For a few weeks, Russia's sanctioned liabilities looked like emergency infrastructure.

It was the Iran crisis talking, and the deal is about to switch it off.

4. The Deal Strips Out Putin's Oil Premium

The same market calm that helps consumers hurts Putin.

The Bank of Finland Institute for Emerging Economies (BOFIT) has warned that lower Russian crude export prices would reduce budget revenues and leave Russian GDP growth about one percentage point lower in 2025 and 2026 than in its baseline model.

Russia's 2026 budget was already built on optimistic assumptions about oil export prices, growth and tax collection, according to the Centre for Eastern Studies.

Lower oil prices do not defeat Russia by themselves, but they make every other anti-Russian tool easier to use.

A stable Hormuz lowers the political cost of tightening Russia sanctions.

The G7 Oil Price Cap Coalition's mechanism was designed to reduce Russia's revenues while keeping global energy markets stable through continued supplies.

When markets panic, enforcement looks inflationary. When markets calm, enforcement looks like policy.

5. The Shadow Fleet Becomes Easier to Police

Chaos is friendly terrain for shadow logistics. Calm gives inspectors, insurers and governments room to move.

The Center for Research on Energy and Clean Air (CREA) reported that Russian seaborne oil exports rose 19 percent in January 2026, with 49 percent transported by sanctioned shadow tankers.

The Kyiv School of Economics Institute estimated that 178 loaded Russian shadow-fleet tankers carrying crude and oil products left Russian ports or conducted ship-to-ship transfers in December 2025, and 89 percent were older than 15 years.

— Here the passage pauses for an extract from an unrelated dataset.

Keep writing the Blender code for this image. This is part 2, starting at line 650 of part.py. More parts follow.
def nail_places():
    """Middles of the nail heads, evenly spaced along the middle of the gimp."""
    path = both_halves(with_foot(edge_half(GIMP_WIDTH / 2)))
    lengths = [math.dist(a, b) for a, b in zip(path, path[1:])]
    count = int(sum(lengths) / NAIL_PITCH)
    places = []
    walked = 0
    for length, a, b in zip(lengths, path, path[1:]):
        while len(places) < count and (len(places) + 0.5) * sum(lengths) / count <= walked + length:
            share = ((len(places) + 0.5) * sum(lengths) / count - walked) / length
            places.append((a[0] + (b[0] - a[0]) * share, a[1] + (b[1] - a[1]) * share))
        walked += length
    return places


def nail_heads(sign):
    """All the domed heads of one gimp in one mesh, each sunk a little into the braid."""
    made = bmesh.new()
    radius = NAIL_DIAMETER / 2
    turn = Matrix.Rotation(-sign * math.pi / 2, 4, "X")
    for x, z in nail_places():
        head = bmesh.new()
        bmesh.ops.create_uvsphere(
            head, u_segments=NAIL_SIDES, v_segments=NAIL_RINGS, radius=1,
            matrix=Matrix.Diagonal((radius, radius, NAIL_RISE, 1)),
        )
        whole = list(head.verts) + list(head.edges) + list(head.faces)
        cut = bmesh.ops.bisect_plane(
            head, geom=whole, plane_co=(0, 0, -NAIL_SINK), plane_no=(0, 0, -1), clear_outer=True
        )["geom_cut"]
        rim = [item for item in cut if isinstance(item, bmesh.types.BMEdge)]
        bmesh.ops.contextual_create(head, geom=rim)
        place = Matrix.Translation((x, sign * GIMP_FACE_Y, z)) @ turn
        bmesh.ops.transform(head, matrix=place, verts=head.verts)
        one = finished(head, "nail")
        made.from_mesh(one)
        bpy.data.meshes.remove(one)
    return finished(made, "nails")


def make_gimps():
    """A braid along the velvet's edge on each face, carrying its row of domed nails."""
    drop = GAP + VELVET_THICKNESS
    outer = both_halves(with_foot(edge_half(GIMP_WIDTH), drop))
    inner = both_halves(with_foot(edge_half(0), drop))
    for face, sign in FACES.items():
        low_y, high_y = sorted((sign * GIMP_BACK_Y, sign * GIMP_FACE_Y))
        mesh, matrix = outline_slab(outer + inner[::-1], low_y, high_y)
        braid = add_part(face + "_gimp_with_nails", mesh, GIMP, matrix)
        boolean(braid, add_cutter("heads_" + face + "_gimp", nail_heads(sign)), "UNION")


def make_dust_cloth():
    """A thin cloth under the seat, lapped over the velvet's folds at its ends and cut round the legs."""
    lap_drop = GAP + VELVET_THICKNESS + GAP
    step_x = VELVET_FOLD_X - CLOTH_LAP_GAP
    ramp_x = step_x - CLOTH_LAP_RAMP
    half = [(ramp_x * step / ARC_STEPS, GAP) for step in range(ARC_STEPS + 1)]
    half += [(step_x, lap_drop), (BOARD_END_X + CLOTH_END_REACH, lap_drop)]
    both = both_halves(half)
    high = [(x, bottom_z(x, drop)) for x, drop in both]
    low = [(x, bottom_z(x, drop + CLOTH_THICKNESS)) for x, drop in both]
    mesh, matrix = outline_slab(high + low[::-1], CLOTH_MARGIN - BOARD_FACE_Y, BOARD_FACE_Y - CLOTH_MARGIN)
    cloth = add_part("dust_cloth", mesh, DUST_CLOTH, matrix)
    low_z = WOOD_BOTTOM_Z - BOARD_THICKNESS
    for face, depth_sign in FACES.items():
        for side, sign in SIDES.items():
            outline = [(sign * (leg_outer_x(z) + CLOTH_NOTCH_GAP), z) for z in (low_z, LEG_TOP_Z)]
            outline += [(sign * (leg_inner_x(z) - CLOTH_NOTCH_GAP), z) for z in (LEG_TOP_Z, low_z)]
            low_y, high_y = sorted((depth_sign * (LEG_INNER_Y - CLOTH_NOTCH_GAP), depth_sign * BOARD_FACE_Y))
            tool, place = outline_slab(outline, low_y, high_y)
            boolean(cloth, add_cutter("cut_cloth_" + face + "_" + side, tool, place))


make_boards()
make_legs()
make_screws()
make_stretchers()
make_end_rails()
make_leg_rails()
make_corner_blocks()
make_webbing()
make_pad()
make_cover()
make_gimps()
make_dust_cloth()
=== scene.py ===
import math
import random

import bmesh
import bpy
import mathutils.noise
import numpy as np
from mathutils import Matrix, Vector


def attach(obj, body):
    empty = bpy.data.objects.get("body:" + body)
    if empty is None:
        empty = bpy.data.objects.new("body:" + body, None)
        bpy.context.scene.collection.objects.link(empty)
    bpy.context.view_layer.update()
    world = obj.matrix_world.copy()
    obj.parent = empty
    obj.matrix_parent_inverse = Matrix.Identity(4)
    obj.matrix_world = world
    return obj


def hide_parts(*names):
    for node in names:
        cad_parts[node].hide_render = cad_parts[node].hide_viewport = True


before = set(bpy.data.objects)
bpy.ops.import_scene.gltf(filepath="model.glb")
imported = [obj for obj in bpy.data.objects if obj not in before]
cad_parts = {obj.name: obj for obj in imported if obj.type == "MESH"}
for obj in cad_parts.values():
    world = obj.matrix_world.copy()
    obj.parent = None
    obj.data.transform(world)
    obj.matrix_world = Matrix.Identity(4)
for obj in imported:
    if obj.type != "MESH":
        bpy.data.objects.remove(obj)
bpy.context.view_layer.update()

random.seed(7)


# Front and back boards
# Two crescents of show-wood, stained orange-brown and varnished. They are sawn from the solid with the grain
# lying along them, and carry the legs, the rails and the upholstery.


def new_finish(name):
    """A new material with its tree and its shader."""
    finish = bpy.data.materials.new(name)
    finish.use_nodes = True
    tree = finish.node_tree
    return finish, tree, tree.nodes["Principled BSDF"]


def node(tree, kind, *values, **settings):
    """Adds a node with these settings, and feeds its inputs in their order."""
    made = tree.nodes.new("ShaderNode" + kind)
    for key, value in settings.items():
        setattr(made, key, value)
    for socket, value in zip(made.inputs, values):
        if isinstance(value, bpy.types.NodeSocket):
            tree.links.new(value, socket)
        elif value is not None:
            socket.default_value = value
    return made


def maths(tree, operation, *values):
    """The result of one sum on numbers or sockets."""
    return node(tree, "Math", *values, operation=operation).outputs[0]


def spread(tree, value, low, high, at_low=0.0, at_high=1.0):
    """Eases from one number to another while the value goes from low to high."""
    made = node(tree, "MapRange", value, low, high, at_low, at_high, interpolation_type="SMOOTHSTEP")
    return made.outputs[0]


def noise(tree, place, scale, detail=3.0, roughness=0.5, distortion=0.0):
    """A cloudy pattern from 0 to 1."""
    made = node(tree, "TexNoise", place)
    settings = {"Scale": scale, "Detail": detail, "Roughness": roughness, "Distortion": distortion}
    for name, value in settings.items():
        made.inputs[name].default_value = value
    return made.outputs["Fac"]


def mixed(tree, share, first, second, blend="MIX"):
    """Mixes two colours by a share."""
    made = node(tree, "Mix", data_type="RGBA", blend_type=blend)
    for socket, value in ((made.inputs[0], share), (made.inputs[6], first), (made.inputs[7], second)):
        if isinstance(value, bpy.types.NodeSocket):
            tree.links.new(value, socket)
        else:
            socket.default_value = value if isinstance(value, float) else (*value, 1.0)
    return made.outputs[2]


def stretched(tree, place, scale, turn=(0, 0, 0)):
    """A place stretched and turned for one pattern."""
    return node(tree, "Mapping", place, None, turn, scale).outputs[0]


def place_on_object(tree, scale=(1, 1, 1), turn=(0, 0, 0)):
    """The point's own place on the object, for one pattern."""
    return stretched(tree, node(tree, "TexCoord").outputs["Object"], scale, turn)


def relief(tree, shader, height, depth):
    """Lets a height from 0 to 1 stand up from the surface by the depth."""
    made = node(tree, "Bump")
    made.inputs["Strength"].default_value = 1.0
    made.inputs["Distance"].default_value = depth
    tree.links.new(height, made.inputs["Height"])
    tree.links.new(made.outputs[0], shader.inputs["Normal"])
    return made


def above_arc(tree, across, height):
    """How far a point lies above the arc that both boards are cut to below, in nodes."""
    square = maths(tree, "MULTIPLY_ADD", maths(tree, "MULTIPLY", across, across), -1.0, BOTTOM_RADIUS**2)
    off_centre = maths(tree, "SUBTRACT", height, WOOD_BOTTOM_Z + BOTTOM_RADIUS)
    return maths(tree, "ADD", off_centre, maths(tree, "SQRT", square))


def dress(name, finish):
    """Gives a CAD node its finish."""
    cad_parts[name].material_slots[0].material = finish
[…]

The European Union's 20th Russia sanctions package included expanded shadow-fleet measures, a port-infrastructure ban tied to circumvention, and the basis for a future maritime services ban on Russian crude and petroleum products.

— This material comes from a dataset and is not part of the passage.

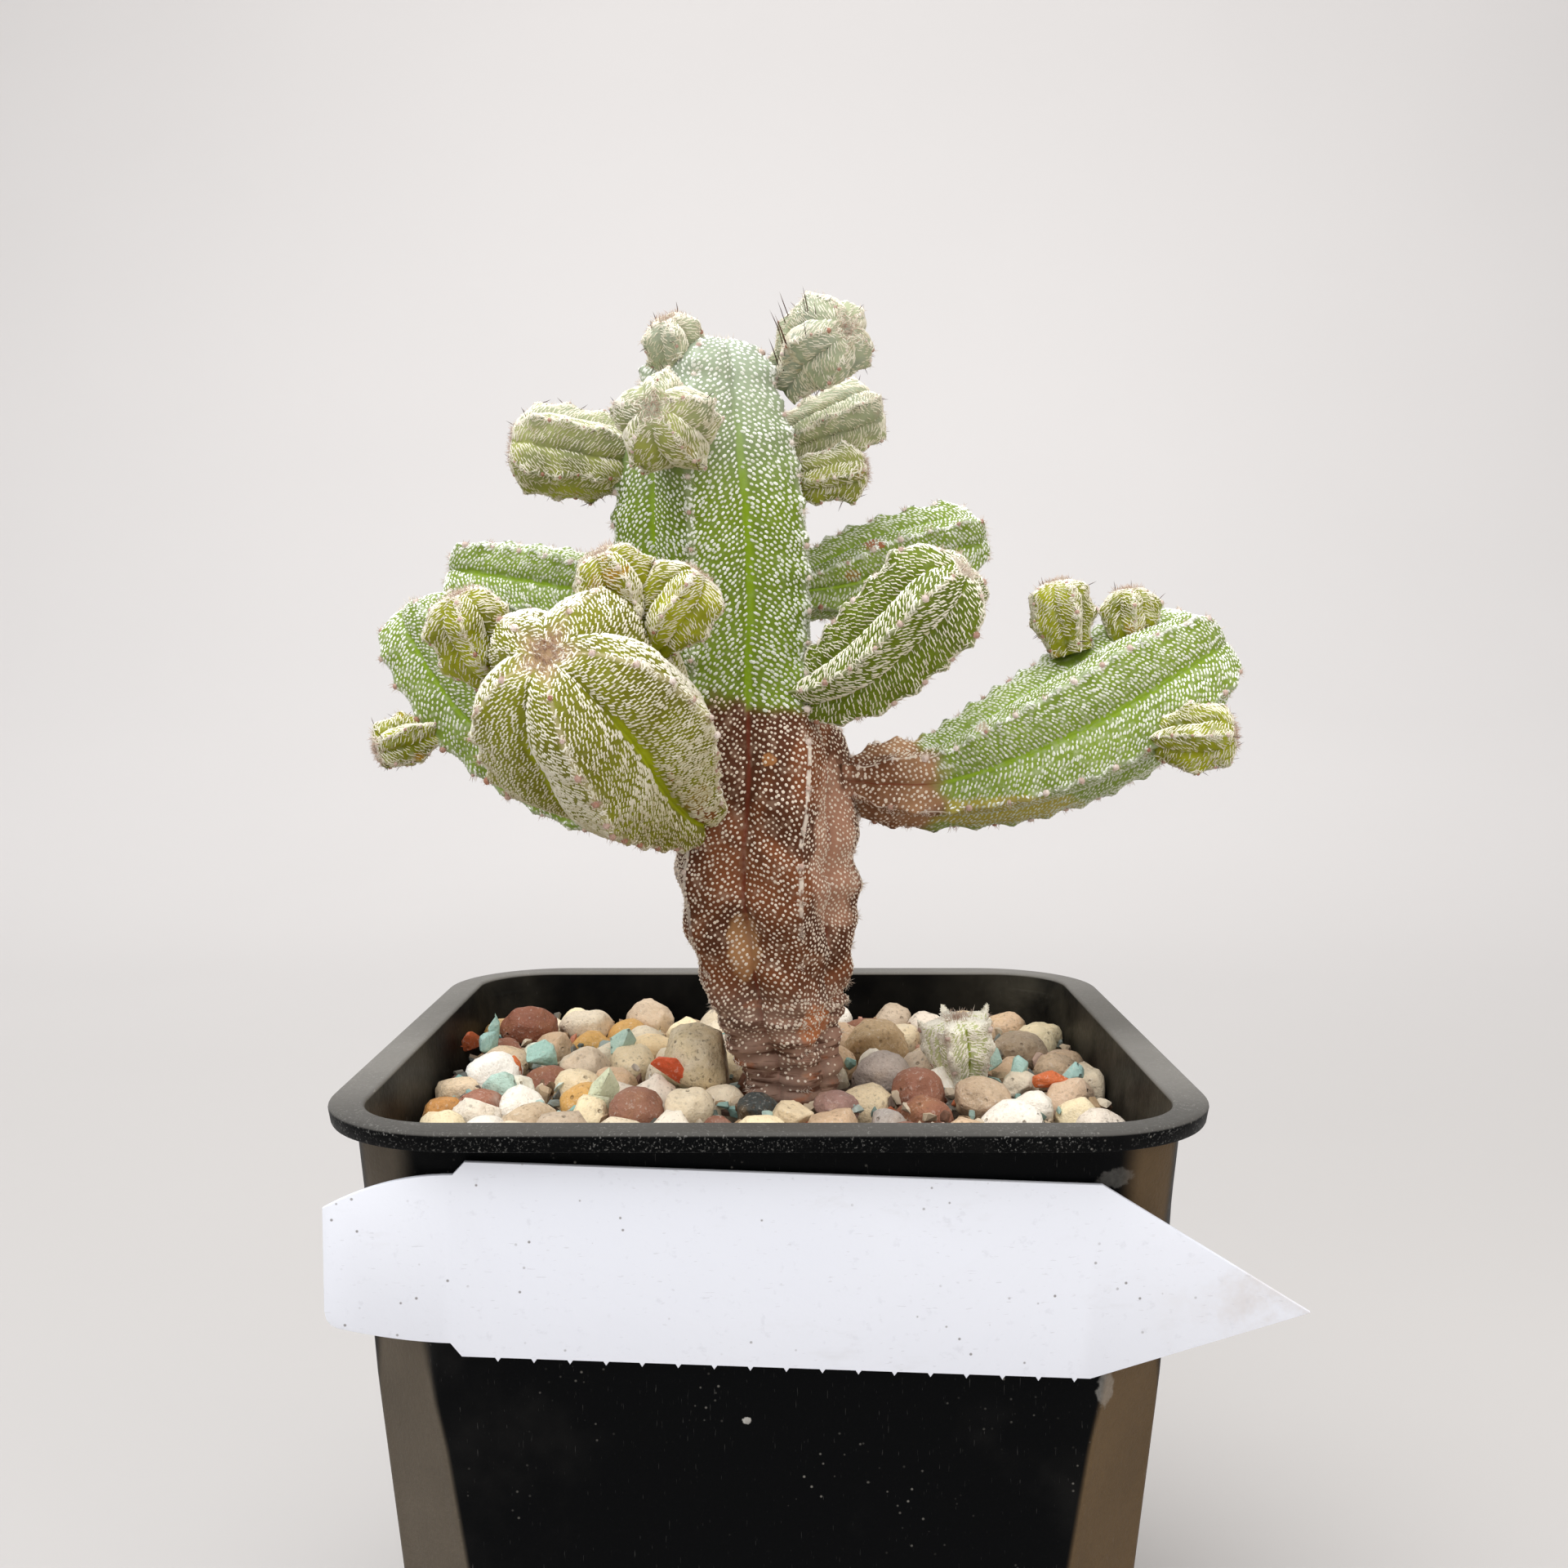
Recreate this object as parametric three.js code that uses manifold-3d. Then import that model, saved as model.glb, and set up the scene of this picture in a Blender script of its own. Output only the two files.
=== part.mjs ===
// A potted monstrose bishop's cap cactus in a square nursery pot, in millimetres, +Z up.
// The origin is the centre of the pot's underside. -Y is the front, which carries the bare label.
import * as THREE from "three";
import { mergeVertices } from "three/addons/utils/BufferGeometryUtils.js";
import Module from "manifold-3d";

const wasm = await Module();
wasm.setup();

// Driving dimensions of the pot
const potHeight = 92;
const rimHalf = 47.5;
const rimTopWidth = 4.2;
const rimSkirt = 2.15;
const rimCorner = 16;
const rimInnerCorner = 10;
const baseHalf = 37.8;
const wallSlope = 0.0752;
const chamferAtBase = 12.3;
const chamferSlope = 0.063;
const wall = 1.3;
const floorThickness = 1.6;
const drainRadius = 3.5;
const drainOffset = 22;

// Driving dimensions of the filling
const clearance = 0.35;
const mixTop = 78.5;
const bedTop = 84.2;
const stoneCount = 132;
const stoneSeed = 4711;
const largeStoneTries = 3000;
const stoneTries = 20000;

// Driving dimensions of the stems
const ribs = 5;
const areolePitch = 4.4;
const toothHeight = 0.22;
const stemAxis = [2.2, -3];
const rootDepth = 66;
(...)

If Hormuz reopens and stays that way, Russian cargoes lose the protective fog of crisis.

The same tankers that looked useful during the panic begin to look searchable again.

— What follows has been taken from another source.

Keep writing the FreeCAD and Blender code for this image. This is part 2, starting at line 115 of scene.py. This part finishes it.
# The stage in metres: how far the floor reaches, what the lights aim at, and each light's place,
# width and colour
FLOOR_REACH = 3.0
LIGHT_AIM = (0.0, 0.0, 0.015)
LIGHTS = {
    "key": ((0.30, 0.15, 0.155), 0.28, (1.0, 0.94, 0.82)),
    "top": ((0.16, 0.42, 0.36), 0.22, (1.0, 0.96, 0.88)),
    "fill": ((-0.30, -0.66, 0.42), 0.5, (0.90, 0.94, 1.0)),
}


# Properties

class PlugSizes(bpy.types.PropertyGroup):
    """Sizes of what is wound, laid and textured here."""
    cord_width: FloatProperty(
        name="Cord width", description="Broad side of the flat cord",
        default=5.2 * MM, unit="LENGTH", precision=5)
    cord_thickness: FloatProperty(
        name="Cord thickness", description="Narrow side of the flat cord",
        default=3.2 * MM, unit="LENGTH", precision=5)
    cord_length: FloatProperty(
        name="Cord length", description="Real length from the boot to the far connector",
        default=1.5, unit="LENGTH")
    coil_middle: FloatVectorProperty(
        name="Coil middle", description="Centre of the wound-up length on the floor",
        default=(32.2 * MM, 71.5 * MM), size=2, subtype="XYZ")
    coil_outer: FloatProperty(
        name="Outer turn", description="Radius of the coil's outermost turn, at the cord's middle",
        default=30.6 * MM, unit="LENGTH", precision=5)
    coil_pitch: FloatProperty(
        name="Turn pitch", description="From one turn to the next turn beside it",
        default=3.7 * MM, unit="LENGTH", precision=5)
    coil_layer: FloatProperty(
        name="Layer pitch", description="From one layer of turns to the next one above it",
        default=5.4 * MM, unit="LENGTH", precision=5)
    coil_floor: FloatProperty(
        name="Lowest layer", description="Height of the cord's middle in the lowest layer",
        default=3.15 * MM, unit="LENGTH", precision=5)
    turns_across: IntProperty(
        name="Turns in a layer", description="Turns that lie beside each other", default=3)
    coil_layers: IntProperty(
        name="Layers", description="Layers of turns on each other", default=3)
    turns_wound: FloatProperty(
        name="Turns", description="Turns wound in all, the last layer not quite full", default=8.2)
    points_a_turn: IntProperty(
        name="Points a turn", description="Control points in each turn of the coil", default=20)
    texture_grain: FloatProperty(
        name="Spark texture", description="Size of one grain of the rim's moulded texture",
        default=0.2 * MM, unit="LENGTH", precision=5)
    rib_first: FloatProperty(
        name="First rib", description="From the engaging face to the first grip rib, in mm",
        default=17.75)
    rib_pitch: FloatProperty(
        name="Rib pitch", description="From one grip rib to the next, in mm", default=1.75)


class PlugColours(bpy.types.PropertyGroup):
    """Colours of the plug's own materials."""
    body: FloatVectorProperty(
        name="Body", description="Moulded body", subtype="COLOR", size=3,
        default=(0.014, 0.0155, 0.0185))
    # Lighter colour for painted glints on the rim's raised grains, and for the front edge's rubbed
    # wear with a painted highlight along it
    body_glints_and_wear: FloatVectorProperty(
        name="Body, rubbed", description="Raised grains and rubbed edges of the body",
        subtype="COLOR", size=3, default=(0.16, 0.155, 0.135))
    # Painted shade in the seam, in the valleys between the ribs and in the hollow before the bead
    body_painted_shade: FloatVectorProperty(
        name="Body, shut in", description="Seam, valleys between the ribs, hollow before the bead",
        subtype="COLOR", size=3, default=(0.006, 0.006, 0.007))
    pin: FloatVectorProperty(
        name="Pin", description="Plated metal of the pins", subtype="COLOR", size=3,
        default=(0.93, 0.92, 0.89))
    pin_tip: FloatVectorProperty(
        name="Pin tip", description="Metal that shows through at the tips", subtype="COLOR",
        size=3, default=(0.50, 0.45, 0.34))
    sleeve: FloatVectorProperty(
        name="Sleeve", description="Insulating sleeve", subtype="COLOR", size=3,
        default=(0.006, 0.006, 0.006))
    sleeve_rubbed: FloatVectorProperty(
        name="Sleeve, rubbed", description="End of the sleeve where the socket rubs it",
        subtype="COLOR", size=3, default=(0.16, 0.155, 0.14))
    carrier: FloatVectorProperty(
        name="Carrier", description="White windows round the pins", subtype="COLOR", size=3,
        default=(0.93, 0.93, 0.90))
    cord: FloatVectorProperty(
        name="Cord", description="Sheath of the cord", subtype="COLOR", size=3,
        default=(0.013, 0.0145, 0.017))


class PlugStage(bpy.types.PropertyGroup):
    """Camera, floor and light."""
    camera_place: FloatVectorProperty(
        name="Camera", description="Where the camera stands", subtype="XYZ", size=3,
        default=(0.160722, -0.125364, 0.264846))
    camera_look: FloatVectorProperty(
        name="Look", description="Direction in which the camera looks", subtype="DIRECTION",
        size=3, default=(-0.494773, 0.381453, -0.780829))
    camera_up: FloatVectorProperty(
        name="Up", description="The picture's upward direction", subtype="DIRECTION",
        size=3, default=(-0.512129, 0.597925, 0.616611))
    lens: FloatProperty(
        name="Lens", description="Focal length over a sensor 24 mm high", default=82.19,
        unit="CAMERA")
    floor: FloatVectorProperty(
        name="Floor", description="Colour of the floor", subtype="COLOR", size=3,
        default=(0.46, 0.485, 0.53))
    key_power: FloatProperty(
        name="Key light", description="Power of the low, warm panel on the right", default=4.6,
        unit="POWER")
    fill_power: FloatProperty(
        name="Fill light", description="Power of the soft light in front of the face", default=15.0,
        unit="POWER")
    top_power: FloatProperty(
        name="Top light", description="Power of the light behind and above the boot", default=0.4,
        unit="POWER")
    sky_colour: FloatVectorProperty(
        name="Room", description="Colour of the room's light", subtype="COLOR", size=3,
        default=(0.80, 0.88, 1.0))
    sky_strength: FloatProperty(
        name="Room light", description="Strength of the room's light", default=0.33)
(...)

6. Iran Becomes Less Dependent on Moscow

Russia and Iran signed a Comprehensive Strategic Partnership Treaty in Moscow on January 17, 2025, covering cooperation across security, energy, finance, transport, industry and other fields.

Analysts at the Institute for the Study of War noted at the time that the pact lacked a mutual defense clause. That limitation now matters a lot.

Russia looked aligned with Iran, but it did not save Iran from the pressure that produced the new framework.

A sanctioned Iran needs Moscow; a breathing Iran can shop around, perhaps in Beijing.

Moscow may still try to position Rosatom or other Russian institutions as useful technical players in any nuclear follow-on process.

Rosatom has said it will fulfill obligations to supply fuel and spare parts for Iran's Bushehr nuclear plant, and Rosatom is continuing work on Bushehr units two and three.

Yet a partially rehabilitated Iran has more options with China, the Gulf, Europe and intermediaries who can offer money rather than sympathy.

7. The Deal Gives the West a Cleaner Shot at Russia's War Economy

The ugliest outcome for Putin is that the Iran deal turns Russia back into the main target.

During the Hormuz crisis, Western governments had a reason to move carefully. Squeeze Russian oil too hard, and they risked adding another shock to an already frightened energy market. Once Hormuz calms, that excuse weakens.

That is worse than a lost oil premium because it changes the operating environment around Russia's war economy.

Lower crude prices reduce the cushion under Moscow's budget. Calmer shipping markets make shadow-fleet enforcement easier.

Less panic over Gulf energy gives Ukraine more room to keep hitting Russian refineries, depots, ports and pipeline infrastructure without being blamed for a global price spike.

Ukraine has already been attacking Russia's energy value chain, including oil platforms, pipeline pumping stations, power infrastructure, oil storage sites, ports and refineries, according to the Baker Institute's analysis of Kyiv's campaign.

The same analysis says crude oil and refined product sales are Russia's main source of externally generated income and largely fund its war effort.

That is the ugly part for Putin: the deal does not just remove the crisis that made Russia useful. It may give his enemies a freer hand to attack the revenue, shipping and fuel systems that keep his war running.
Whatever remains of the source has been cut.